#### RAW DATA ####

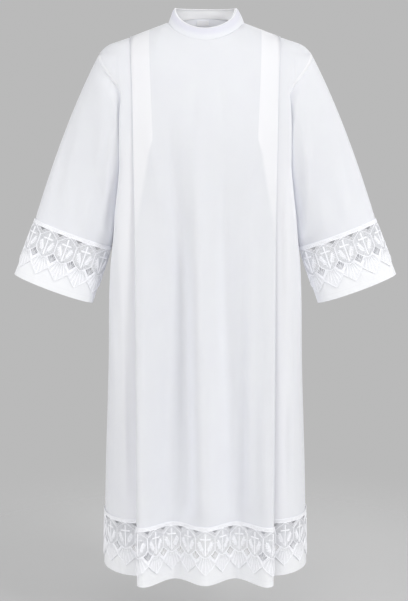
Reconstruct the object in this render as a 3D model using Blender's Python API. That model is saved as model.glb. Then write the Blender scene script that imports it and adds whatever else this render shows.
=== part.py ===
"""Alb: a long white robe with a standing neckband, a pressed pleat from each shoulder to
the hem, set-in sleeves, and a lace border round the hem and the cuffs.

Metres, +Z up. The front faces -Y and the wearer's left is +X. The origin lies midway
between the two neck points, where the shoulder seams meet the neckband.
"""
import math
from collections import namedtuple

import bpy
import bmesh
from mathutils import Vector

CLOTH = 0.0012                 # thickness of the cloth walls
LACE = 0.0011                  # thickness of the lace
BAND = 0.0020                  # thickness of the doubled neckband
SEAM = 0.0003                  # space between pieces at a seam
LACE_LIFT = 0.0006             # space between the lace and the band behind it

HEM = -1.405                   # height of the hem edge
BORDER = 0.153                 # from the top of the lace to the garment's edge
REPEAT = 0.0515                # length of one lace repeat

NECK_X = 0.0925                # neck point, from the middle
SHOULDER_X = 0.266             # shoulder tip, from the middle
SHOULDER_SLOPE = 0.35          # fall of the shoulder seam for each metre outwards
TIP_START = 0.225              # where the shoulder starts to round over
TIP_DROP = 240                 # how fast it rounds over
SHOULDER_ROUND = 0.13          # fall in which the cloth turns from the shoulder to the chest

ARM_TOP = -0.0773              # armhole at the shoulder tip
ARM_LOW = -0.350               # armhole under the arm
ARM_IN = 0.203                 # half width between the armholes
ARM_SPREAD = 5.3               # how fast the armhole runs inwards below the tip
ARM_FRONT = 0.083              # forward reach of the armhole
ARM_BACK = 0.090               # rearward reach of the armhole
UNDERARM_ROOM = 0.0007         # between the body and the sleeve under the arm

NECK_COLUMNS = 6               # columns on a quarter of the neckline
SEAM_COLUMNS = 3               # from the neck point to the pleat
TIP_COLUMNS = 2                # from the pleat to the shoulder tip
ARM_COLUMNS = 9                # on half an armhole
FOLD_COLUMNS = 3               # round each fold of a pleat

# shares of the fall from the shoulder to the lace, one for each row of points
ROWS = (0.0, 0.009, 0.032, 0.066, 0.108, 0.17, 0.25, 0.36, 0.50, 0.66, 0.83, 1.0)

Level = namedtuple("Level", "height side_x corner_x middle edge side pleat under wave")

# height: above the neck points      side_x: half width at the side seam
# corner_x: how far out the cloth is drawn at the corner in front of (or behind) the side seam
# middle, edge, side: forward reach at the middle, at the pleat's edge and just beside it
# pleat: the pleat's edge from the middle      under: depth of the pleat      wave: of the drape
FRONT = (
    Level(0.00, 0.203, 0.215, 0.088, 0.0770, 0.0706, 0.188, 0.046, 0.000),
    Level(-0.13, 0.203, 0.230, 0.120, 0.1030, 0.0945, 0.179, 0.046, 0.000),
    Level(-0.25, 0.203, 0.245, 0.134, 0.1120, 0.1010, 0.176, 0.046, 0.000),
    Level(-0.36, 0.2035, 0.2575, 0.136, 0.1140, 0.1010, 0.175, 0.046, 0.001),
    Level(-0.49, 0.214, 0.2815, 0.133, 0.1130, 0.0990, 0.174, 0.046, 0.003),
    Level(-0.60, 0.238, 0.276, 0.132, 0.1150, 0.0990, 0.174, 0.046, 0.005),
    Level(-0.85, 0.249, 0.270, 0.134, 0.1240, 0.1000, 0.174, 0.045, 0.010),
    Level(-1.12, 0.262, 0.272, 0.140, 0.1380, 0.1030, 0.174, 0.043, 0.018),
    Level(HEM, 0.271, 0.275, 0.146, 0.1560, 0.1060, 0.174, 0.040, 0.025),
)
BACK = (
    Level(0.00, 0.203, 0.215, 0.080, 0.0770, 0.0706, 0.188, 0.046, 0.000),
    Level(-0.13, 0.203, 0.228, 0.118, 0.1080, 0.0990, 0.179, 0.046, 0.000),
    Level(-0.25, 0.203, 0.236, 0.130, 0.1160, 0.1040, 0.176, 0.046, 0.000),
    Level(-0.36, 0.2035, 0.246, 0.132, 0.1160, 0.1020, 0.175, 0.046, 0.001),
    Level(-0.49, 0.214, 0.262, 0.130, 0.1150, 0.1000, 0.174, 0.046, 0.004),
    Level(-0.60, 0.238, 0.268, 0.131, 0.1170, 0.0995, 0.174, 0.046, 0.006),
    Level(-0.85, 0.249, 0.268, 0.136, 0.1260, 0.1000, 0.174, 0.045, 0.011),
    Level(-1.12, 0.262, 0.272, 0.144, 0.1380, 0.1020, 0.172, 0.043, 0.018),
    Level(HEM, 0.271, 0.275, 0.152, 0.1520, 0.1050, 0.170, 0.040, 0.024),
)
FRONT_WAVES = 1.0              # drape waves from the middle to the pleat
BACK_WAVES = 1.5
CORNER_PULL = 0.75             # how square the corners in front of the side seams are
SIDE_PULL = 0.15               # how far the side itself follows the corner outwards
SIDE_EASE = 0.12               # distance from the underarm in which it comes to that
CAP_LEAN = 0.8                 # how far the cloth leans outwards into the top of the armhole
FOLD_RADIUS = 0.006            # widest bend of a pleat's fold

# dip: how late a loop leaves the height of its sides
Loop = namedtuple("Loop", "side front back side_z front_z back_z dip")
NECKLINE = Loop(0.0925, 0.080, 0.066, side_z=0.0, front_z=-0.048, back_z=0.019, dip=1.6)
BAND_TOP = Loop(0.0770, 0.069, 0.058, side_z=0.038, front_z=-0.018, back_z=0.040, dip=1.1)
LAP_FIRST = 4                  # column of the neckline, from the front, where the inner end lies
LAP_COLUMNS = 2                # columns that the ends of the neckband lap
LAP_ROOM = 0.0030              # how far the outer end stands off the inner one
LAP_LIFT = 0.0020              # and above the cloth
LAP_EASE = 5                   # columns over which it moves out

CUFF_CENTRE = Vector((0.389, -0.020, -0.664))
CUFF_HALF_WIDTH = 0.1065
CUFF_HALF_DEPTH = 0.052
CUFF_TAPER = 0.96              # sleeve's size at the top of the lace against its edge
CUFF_STATIONS = 24             # points on the edge of half a cuff
ARM_ANGLE = math.radians(20.5)  # sleeve from the vertical
SLEEVE_ROWS = (0.0, 0.06, 0.17, 0.32, 0.49, 0.66, 0.83, 1.0)
SLEEVE_PULL_OUT = 0.60         # how early the outside of the sleeve takes the line of the arm
SLEEVE_PULL_IN = 0.14          # and its underside
SLEEVE_PUFF = 0.006            # how far the sleeve stands out between shoulder and lace

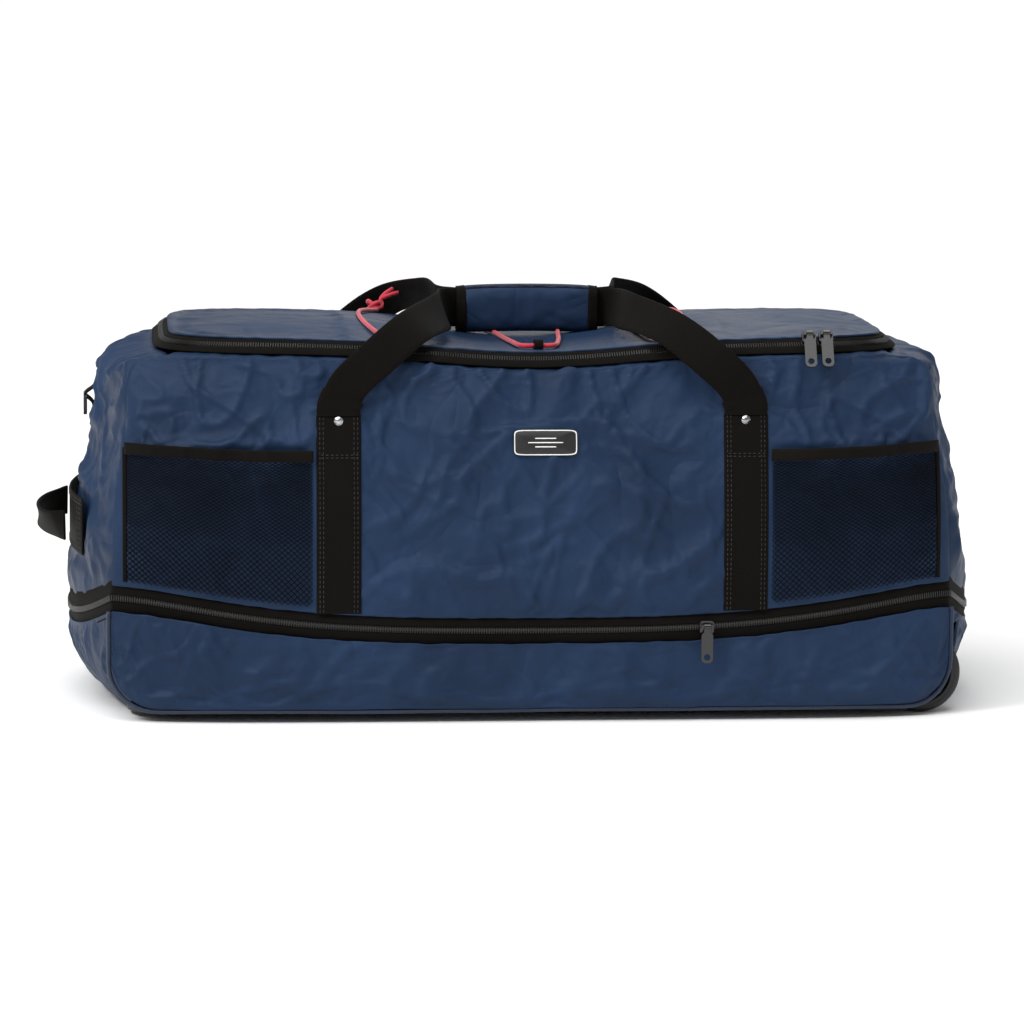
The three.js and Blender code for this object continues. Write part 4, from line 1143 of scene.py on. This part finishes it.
def make_handles():
    reach = SPACING / 2
    fold, grip_z = 263 * MM, GRIP_Z
    y0 = float(side_point(-1, 0, level_at(fold), 3.2 * MM)[1])
    half_grip = (high("front_grip_wrap")[0] - low("front_grip_wrap")[0]) / 2
    run = [(reach, y0, fold + 7 * MM, (1, 0, 0)), (reach - 8 * MM, y0 - 2 * MM, fold + 24 * MM,
                                                   (0.9, 0, 0.4)),
           (reach - 34 * MM, y0 - 1 * MM, fold + 49 * MM, (0.75, 0, 0.62)),
           (reach - 62 * MM, y0 + 22 * MM, grip_z - 5 * MM, (0.66, 0.25, 0.66)),
           (reach - 92 * MM, y0 + 82 * MM, grip_z + 4 * MM, (0.35, 0.45, 0.8)),
           (half_grip + 12 * MM, -9 * MM, grip_z + 1 * MM, (0.1, 0, 1)), (half_grip - 6 * MM, -3.6 * MM,
                   grip_z, (0, 0, 1)),
           (0, -3.4 * MM, grip_z, (0, 0, 1))]
    centre = (low("front_grip_wrap")[0] + high("front_grip_wrap")[0]) / 2
    right = [((centre + x, y, z), w) for x, y, z, w in run]
    left = [((centre - x, y, z), (-w[0], w[1], w[2])) for x, y, z, w in run[:-1]]
    both = left + right[::-1]
    share = np.linspace(0, 1, 150)
    line, across = catmull([p for p, _ in both], share), catmull([w for _, w in both], share)
    for name, side in SIDES:
        flip = np.array([1, -side, 1.0])
        body = f"{name}_handle"
        web_piece(f"{name}_handle_webbing", line * flip, across * flip, body, body, width=WEBBING - 4 * MM)
        make_grip(name, side, centre, half_grip, grip_z)


def make_folds():
    """The webbing between each rivet and its handle."""
    middle = (low("front_grip_wrap")[0] + high("front_grip_wrap")[0]) / 2
    for name, side in SIDES:
        for hand, k in ENDS:
            strap_x, handle_x = STRAP_X[hand], middle + k * SPACING / 2
            bottom = side_point(side, strap_x, level_at(0.2612), WEB_THICK + 1.8 * MM)
            foot_y = side * abs(float(side_point(-1, 0, level_at(0.263), 3.2 * MM)[1]))
            points = [bottom, (strap_x, bottom[1], 0.2635), (handle_x, foot_y + side * 0.8 * MM, 0.269),
                      (handle_x - k * 4 * MM, foot_y + side * 0.8 * MM, 0.279)]
            line = catmull(points, np.linspace(0, 1, 26))
            across = catmull([(1, 0, 0), (1, 0, 0), (1, 0, 0.05 * -k), (0.96, 0, 0.28 * -k)],
                             np.linspace(0, 1, 26))
            made = outward_faces(sweep(f"{name}_{hand}_fold", line, across,
                                       flat_section(WEBBING - 1 * MM, WEB_THICK, inner=10),
                                       WEB))
            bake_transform(made)


def make_grip(name, side, centre, half, z0):
    """Padded half of the grip, closed over the top and the bottom of the webbing."""
    s = np.linspace(-1, 1, 71)[:, None]
    a = np.linspace(-0.5, 0.5, 33)[None, :] * math.pi
    plump = 1 - 0.16 * np.abs(s) ** 6
    tall, deep = 18.6 * MM * (1 - 0.05 * np.abs(s) ** 8), 10.0 * MM * plump
    power = 0.62
    y = 0.8 * MM + deep * np.abs(np.cos(a)) ** power
    z = z0 + tall * np.sign(np.sin(a)) * np.abs(np.sin(a)) ** power
    bow = -1.5 * MM * s ** 2
    wrinkle = 0.5 * MM * noise(s * 6 + side, a * 2.0, 40 + side)
    x = centre + half * s + 0 * a
    p = np.stack([x, side * (y + wrinkle * np.cos(a)), z + bow + 0 * s], -1)
    made = grid(f"{name}_grip_pad", p[::side], NAVY)
    made = settle(thicken(made, 2.2 * MM))
    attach(made, f"{name}_handle")
    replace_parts(made, f"{name}_grip_wrap")
    # bound edges at both ends, and a narrow one along the top
    n = normals_of(p)
    if n[35, 16, 1] * side < 0:
        n = -n
    for word, part in (("left", s[:, 0] < -0.86), ("right", s[:, 0] > 0.86)):
        strip = (p + n * 0.9 * MM)[part]
        before = [-2.2 * MM if word == "left" else 0, 0, 0]
        after = [2.2 * MM if word == "right" else 0, 0, 0]
        strip = np.concatenate([strip[:1] + before, strip, strip[-1:] + after])
        band = settle(thicken(grid(f"{name}_grip_{word}_binding", strip[::side], BINDING), 1.8 * MM))
        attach(band, f"{name}_handle")
    top = slice(26, 33)
    band = settle(thicken(grid(f"{name}_grip_top_binding", (p + n * 0.8 * MM)[2:-2, top][::side], BINDING),
                          1.4 * MM))
    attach(band, f"{name}_handle")
    face = p + n * 0.3 * MM
    rows = [(face[10:-10, 24], n[10:-10, 24]), (face[10:-10, 6], n[10:-10, 6])]
    stitches(f"{name}_grip_stitching", rows, NAVY_THREAD, f"{name}_handle", slot="navy_nylon")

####

** TASK TO CARRY OUT **
Copy, from the material, each line that holds the string "made".

** EXERCISE SOLUTION **
            made = outward_faces(sweep(f"{name}_{hand}_fold", line, across,
            bake_transform(made)
    made = grid(f"{name}_grip_pad", p[::side], NAVY)
    made = settle(thicken(made, 2.2 * MM))
    attach(made, f"{name}_handle")
    replace_parts(made, f"{name}_grip_wrap")